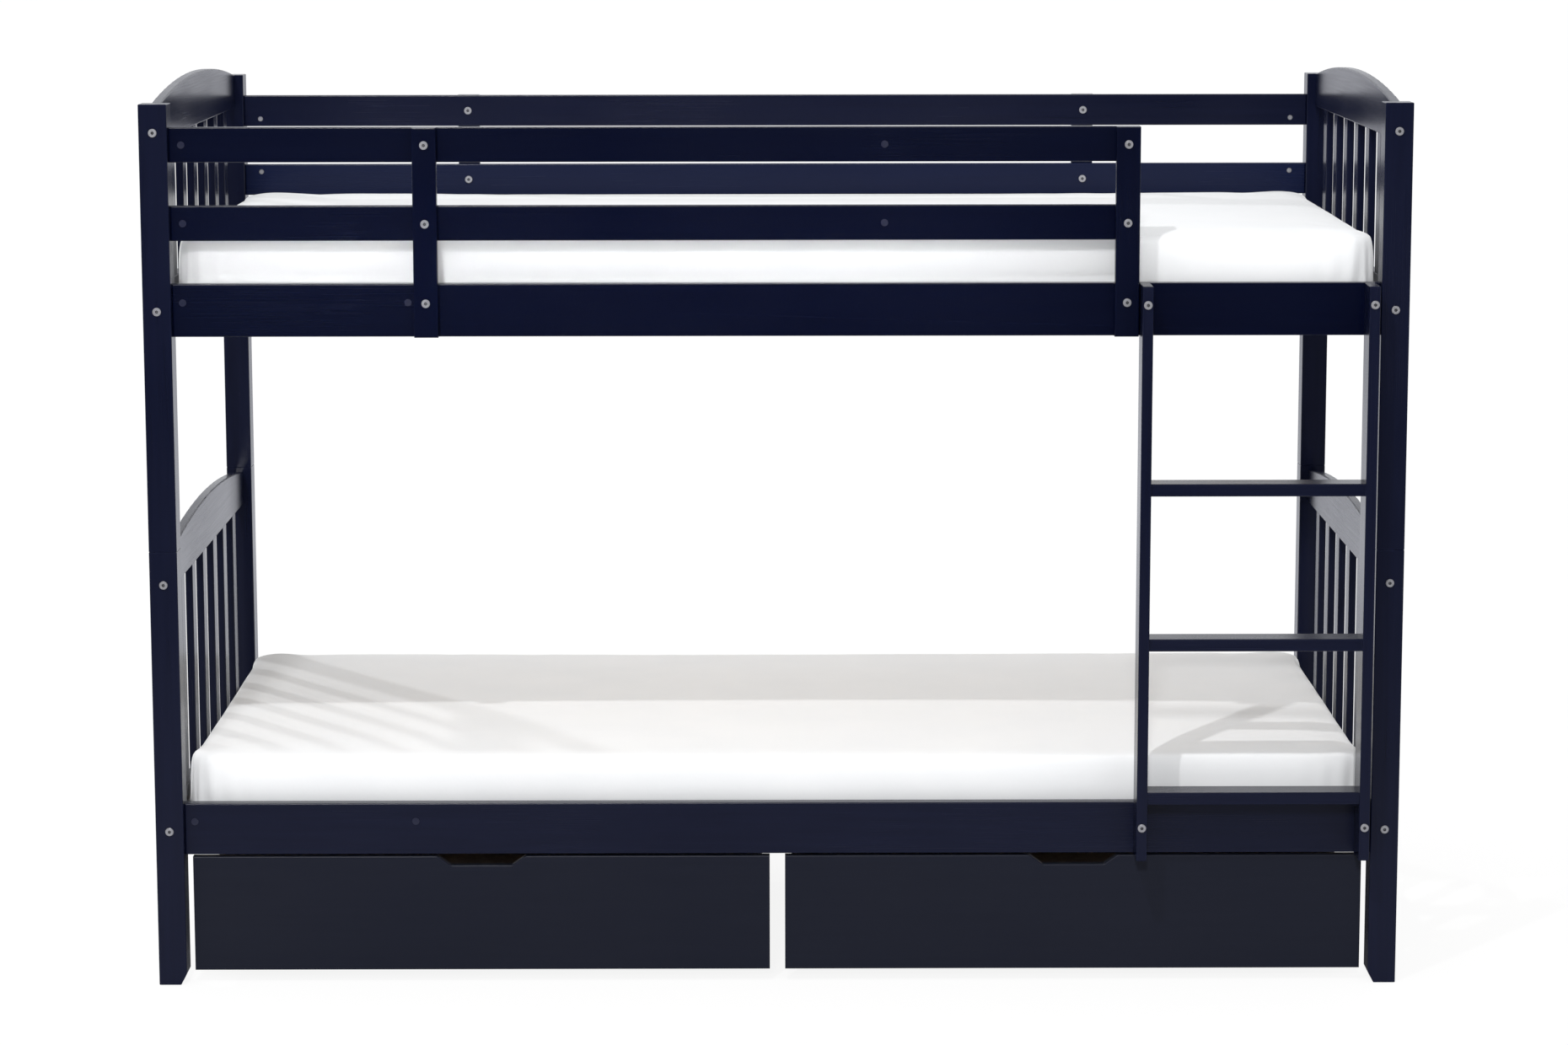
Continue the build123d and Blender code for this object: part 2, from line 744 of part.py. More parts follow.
def drawer_front(x):
    """Front panel with a tapered finger cut-out in its top edge."""
    with BuildPart() as panel:
        with Locations((x, drawer_face + drawer_front_thickness / 2, drawer_top - drawer_front_height / 2)):
            Box(drawer_front_width, drawer_front_thickness, drawer_front_height)
        with BuildSketch(Plane.XZ.offset(-drawer_face)):
            with BuildLine():
                Polyline(
                    (x - cut_out_top_width / 2, drawer_top),
                    (x - cut_out_bottom_width / 2, drawer_top - cut_out_depth),
                    (x + cut_out_bottom_width / 2, drawer_top - cut_out_depth),
                    (x + cut_out_top_width / 2, drawer_top),
                    close=True,
                )
            make_face()
        extrude(amount=-drawer_front_thickness, mode=Mode.SUBTRACT)
        reach = cut_out_top_width / 2 + edge_round
        corners = panel.edges().filter_by(Axis.Y).filter_by_position(Axis.X, x - reach, x + reach)
        fillet(corners, cut_out_round)
        fillet(panel.faces().sort_by(Axis.Y)[0].edges(), edge_round)
        with Locations((x, box_front, bottom_middle)):
            Box(bottom_width, 2 * drawer_groove_depth, drawer_bottom_thickness, mode=Mode.SUBTRACT)
    return panel


def drawer_sides(x):
    """Two side walls, grooved on the inside for the bottom panel."""
    offset = box_width / 2 - drawer_wall / 2
    middle_y = (box_front + box_back) / 2
    with BuildPart() as walls:
        with Locations(*[(x + side * offset, middle_y, wall_bottom) for side in (-1, 1)]):
            Box(
                drawer_wall,
                drawer_box_depth,
                drawer_wall_height,
                align=(Align.CENTER, Align.CENTER, Align.MIN),
            )
        fillet(walls.faces().sort_by(Axis.Z)[-2:].edges().filter_by(Axis.Y), edge_round)
        with Locations((x, middle_y, bottom_middle)):
            Box(bottom_width, drawer_box_depth, drawer_bottom_thickness, mode=Mode.SUBTRACT)
    return walls


def drawer_back(x):
    """Back wall, standing on the bottom panel between the sides."""
    height = wall_top - plate_top - drawer_bottom_thickness
    with BuildPart() as wall:
        with Locations((x, box_back - drawer_wall / 2, wall_top - height / 2)):
            Box(box_width - 2 * drawer_wall, drawer_wall, height)
        fillet(wall.faces().sort_by(Axis.Z)[-1].edges().filter_by(Axis.X), edge_round)
    return wall


def drawer_bottom(x):
    """Bottom panel, held in the grooves of the front and the sides."""
    start = box_front - drawer_groove_depth
    with BuildPart() as panel:
        with Locations((x, (start + box_back) / 2, bottom_middle)):
            Box(bottom_width, box_back - start, drawer_bottom_thickness)
    return panel


def caster_places(x, y):
    """The two casters on one axle line."""
    offset = box_width / 2 - caster_side_inset
    return [(x - offset, y, wheel_radius), (x + offset, y, wheel_radius)]


def drawer_brackets(x):
    """Fixed fork brackets under the bottom panel, bored for the axles."""
    opening = wheel_width + 2 * wheel_side_gap
    lift = plate_top - wheel_radius - bracket_height / 2
    places = [place for y in wheel_lines.values() for place in caster_places(x, y)]
    with BuildPart() as bracket:
        with Locations((0, 0, lift)):
            Box(bracket_width, bracket_length, bracket_height)
        with Locations((0, 0, lift - bracket_wall)):
            Box(opening, bracket_length, bracket_height, mode=Mode.SUBTRACT)
        Cylinder(axle_radius + axle_gap, bracket_width, rotation=along_x, mode=Mode.SUBTRACT)
    with BuildPart() as brackets:
        with Locations(*places):
            add(bracket.part)
    return brackets


def drawer_axles(x):
    """Steel axles through the brackets."""
    places = [place for y in wheel_lines.values() for place in caster_places(x, y)]
    with BuildPart() as axles:
        with Locations(*places):
            Cylinder(axle_radius, axle_length, rotation=along_x)
    return axles


def wheel_pair(x, y):
    """Two wheels with a rounded tread and dished sides."""
    half = wheel_width / 2
    dish_outer = wheel_radius - wheel_rim_width
    with BuildPart() as wheel:
        Cylinder(wheel_radius, wheel_width, rotation=along_x)
        fillet(wheel.edges(), wheel_edge)
        for face_sign in (-1, 1):
            with BuildSketch(Plane.YZ.offset(face_sign * half)):
                Circle(dish_outer)
                Circle(wheel_hub_radius, mode=Mode.SUBTRACT)
            extrude(amount=-face_sign * wheel_dish_depth, mode=Mode.SUBTRACT)
        Cylinder(axle_radius + axle_gap, wheel_width, rotation=along_x, mode=Mode.SUBTRACT)
    with BuildPart() as pair:
        with Locations(*caster_places(x, y)):
            add(wheel.part)
    return pair


for end, sign in end_side.items():
    x = sign * (drawer_middle_gap + drawer_front_width) / 2
    save(drawer_front(x), f"{end}_drawer_front")
    save(drawer_sides(x), f"{end}_drawer_sides")
    save(drawer_back(x), f"{end}_drawer_back")
    save(drawer_bottom(x), f"{end}_drawer_bottom")
    save(drawer_brackets(x), f"{end}_drawer_caster_brackets")
    save(drawer_axles(x), f"{end}_drawer_axles")
    for line, y in wheel_lines.items():
        save(wheel_pair(x, y), f"{end}_drawer_{line}_wheels")
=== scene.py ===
import bpy
import bmesh
import math
import numpy as np
from mathutils import Matrix, Vector


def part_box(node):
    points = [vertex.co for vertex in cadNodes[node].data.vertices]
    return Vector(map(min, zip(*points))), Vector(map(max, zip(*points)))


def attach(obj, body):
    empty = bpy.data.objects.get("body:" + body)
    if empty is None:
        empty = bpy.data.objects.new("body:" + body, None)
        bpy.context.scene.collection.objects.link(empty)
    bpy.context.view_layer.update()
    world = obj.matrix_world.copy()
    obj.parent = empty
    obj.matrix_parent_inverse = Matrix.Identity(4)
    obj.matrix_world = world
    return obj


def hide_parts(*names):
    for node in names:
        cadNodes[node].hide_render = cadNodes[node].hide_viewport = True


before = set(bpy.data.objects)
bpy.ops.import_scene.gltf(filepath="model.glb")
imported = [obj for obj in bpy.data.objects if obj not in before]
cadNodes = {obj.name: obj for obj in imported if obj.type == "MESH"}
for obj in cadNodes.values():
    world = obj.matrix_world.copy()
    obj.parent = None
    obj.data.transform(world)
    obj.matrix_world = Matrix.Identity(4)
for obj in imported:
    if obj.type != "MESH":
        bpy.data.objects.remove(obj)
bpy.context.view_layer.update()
scene = bpy.context.scene
print("frame loaded with", len(cadNodes), "nodes")

# camera, standing in front of the bed at head height
cameraSettings = {
    "place": (-0.0100, -6.9608, 1.8663),
    "lookDown": 0.14669,
    "turnRight": 0.0034,
    "roll": -0.00124,
    "focalPixels": 4665.4,
    "imageWidth": 1860,
    "sensorWidth": 36.0,
    "windowDrop": 80,
    "farthest": 200,
}


def makeCamera(settings):
    data = bpy.data.cameras.new("bedCamera")
    data.sensor_width = settings["sensorWidth"]
    data.lens = settings["focalPixels"] / settings["imageWidth"] * settings["sensorWidth"]
    data.shift_y = -settings["windowDrop"] / settings["imageWidth"]
    data.clip_end = settings["farthest"]
    camera = bpy.data.objects.new("bedCamera", data)
    turned = Matrix.Rotation(-settings["turnRight"], 4, "Z")
    tilted = Matrix.Rotation(math.pi / 2 - settings["lookDown"], 4, "X")
    rolled = Matrix.Rotation(settings["roll"], 4, "Z")
    camera.matrix_world = Matrix.Translation(settings["place"]) @ turned @ tilted @ rolled
    scene.collection.objects.link(camera)
    scene.camera = camera


makeCamera(cameraSettings)
print("camera placed")


# small helpers for node trees
def plug(tree, node, inputs):
    for socket, value in inputs.items():
        if isinstance(value, bpy.types.NodeSocket):
            tree.links.new(value, node.inputs[socket])
        else:
            node.inputs[socket].default_value = value


def addNode(tree, kind, inputs=None, **values):
    node = tree.nodes.new(kind)
    for name, value in values.items():
        setattr(node, name, value)
    plug(tree, node, inputs or {})
    return node


def mathNode(tree, operation, *values):
    return addNode(tree, "ShaderNodeMath", dict(enumerate(values)), operation=operation).outputs[0]


def mixColors(tree, factor, first, second):
    inputs = {0: factor, 6: first, 7: second}
    return addNode(tree, "ShaderNodeMix", inputs, data_type="RGBA").outputs[2]


def noise(tree, vector, values):
    return addNode(tree, "ShaderNodeTexNoise", {"Vector": vector, **values}).outputs["Fac"]


def spread(tree, value, fromLow, fromHigh, toLow=0.0, toHigh=1.0):
    inputs = {
        "Value": value, "From Min": fromLow, "From Max": fromHigh, "To Min": toLow, "To Max": toHigh,
    }
    return addNode(tree, "ShaderNodeMapRange", inputs, clamp=True).outputs["Result"]


def stretch(tree, vector, scale):
    return addNode(tree, "ShaderNodeMapping", {"Vector": vector, "Scale": scale}).outputs[0]


# the sum of several values, each times its share
def weigh(tree, values, shares):
    total = mathNode(tree, "MULTIPLY", values[0], shares[0])
    for value, share in zip(values[1:], shares[1:]):
        total = mathNode(tree, "MULTIPLY_ADD", value, share, total)
    return total


def bumpNormal(tree, strength, distance, height):
    inputs = {"Strength": strength, "Distance": distance, "Height": height}
    return addNode(tree, "ShaderNodeBump", inputs).outputs[0]


def startGroup(name, inputs, outputs):
    tree = bpy.data.node_groups.new(name, "ShaderNodeTree")
    for socketName, kind, value in inputs:
        socket = tree.interface.new_socket(name=socketName, in_out="INPUT", socket_type=kind)
        if value is not None:
            socket.default_value = value
    for socketName, kind in outputs:
        tree.interface.new_socket(name=socketName, in_out="OUTPUT", socket_type=kind)
    return tree, tree.nodes.new("NodeGroupInput"), tree.nodes.new("NodeGroupOutput")


floatKind = "NodeSocketFloat"
colorKind = "NodeSocketColor"
vectorKind = "NodeSocketVector"

# lacquer over planed pine: shallow brush lines, a little grain and a slow tone drift
lacquerTexture = {
    "grainStretch": (1.5, 34, 34),
    "grain": {"Scale": 3.0, "Detail": 4.0, "Roughness": 0.6, "Distortion": 0.6},
    "brushStretch": (3, 210, 210),
    "brush": {"Scale": 2.0, "Detail": 2.0, "Roughness": 0.5},
    "drift": {"Scale": 2.2, "Detail": 2.0, "Roughness": 0.5},
    "peel": {"Scale": 260.0, "Detail": 1.0, "Roughness": 0.4},
    "toneShares": (0.5, 0.5),
    "toneRange": (0.32, 0.68),
    "heightShares": (0.35, 0.25, 0.10),
    "bumpDistance": 0.0006,
    "brushRange": (0.3, 0.7),
    "brushRoughness": 0.04,
    "driftRange": (0.35, 0.65),
    "driftRoughness": (-0.03, 0.03),
}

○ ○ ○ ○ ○

SET PROBLEM> Extract every line containing the string "True" from the material.

ANSWER TO THIS PROBLEM>
                    close=True,
        cadNodes[node].hide_render = cadNodes[node].hide_viewport = True
    return addNode(tree, "ShaderNodeMapRange", inputs, clamp=True).outputs["Result"]